The shift of balance has indeed been a perturbing one. What truly worries me is that they will begin to take ZFT and other mythos elements to
service the love story. They're already playing with such fire with September's scene in 4.14, where he made Peter and Olivia out as destined, star-crossed lovers***; hopefully, ZFT's existence (among other things) will not be relegated to such things.
I also agree about the wonky science in S3; those three are actually the biggest three mishaps, which is unfortunate since they informed three large arcs of the season (Olivia's brainwashing, Bell's return, and the use of Henry's blood for the machine).
So true. These weren't just COTW episodes that we can divorce ourselves from when we can't buy into what they're selling. Obviously, science
fiction is always science
fiction (on top of the fact that this isn't a sci-fi show above all us). But like many of us have discussed, there were points on S3 where it just felt lazy. Heck, even in Welcome to Westfield--in which we have a truly Fringe-feeling episode that I think was a pretty good mix of P/O moments within a great episode--there was a great opportunity to drop in a few more lines of tetraploidy in humans and such, but we didn't get it. Perhaps they cut the science advisors off the payroll to save money with the faltering ratings?
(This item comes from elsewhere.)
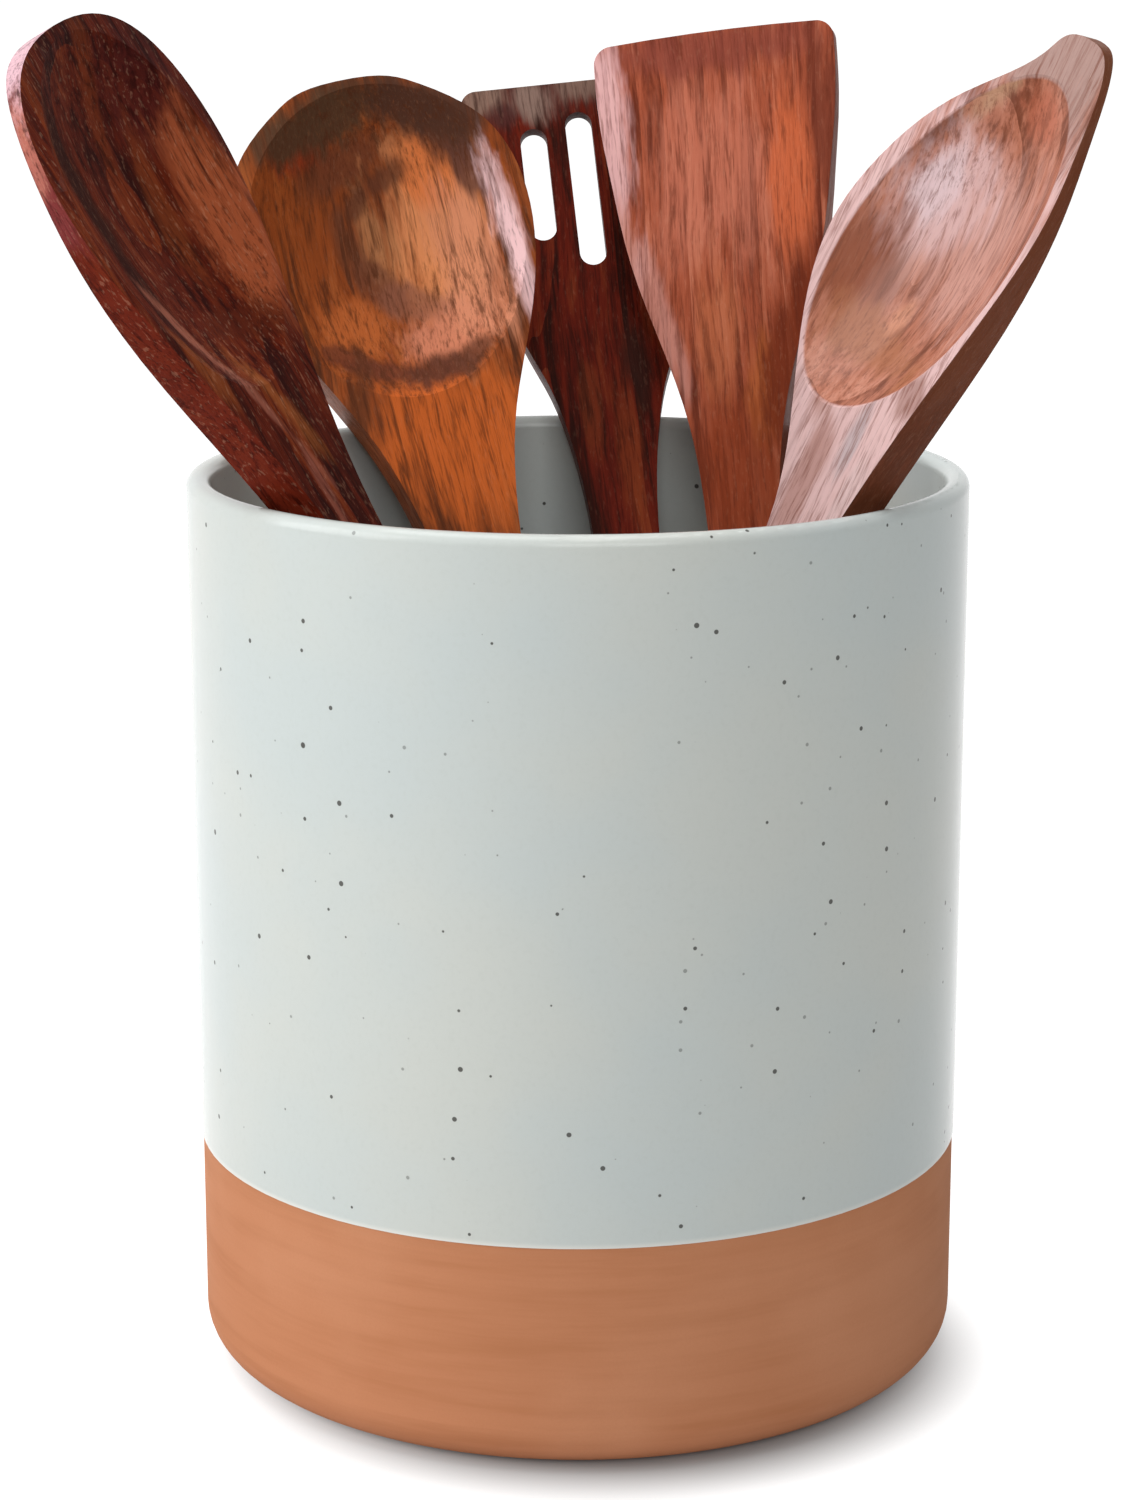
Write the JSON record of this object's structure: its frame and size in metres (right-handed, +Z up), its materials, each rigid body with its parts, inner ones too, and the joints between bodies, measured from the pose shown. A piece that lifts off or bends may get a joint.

As for actually wanting Peter/Olivia to be together, they've handled it too poorly to not make any union not marred by disillusionment. My definitive stance is that Peter and Olivia are free to hook up, so long as I don't have to sit through it onscreen.
***I'm crossing my fingers that September is only trying to restore balance in this way by trying to replicate the version of history that existed before his intervention, in which case it's not that a P/O union is of be-all, end-all importance, but is rather important in the context of a stable timeline configuration.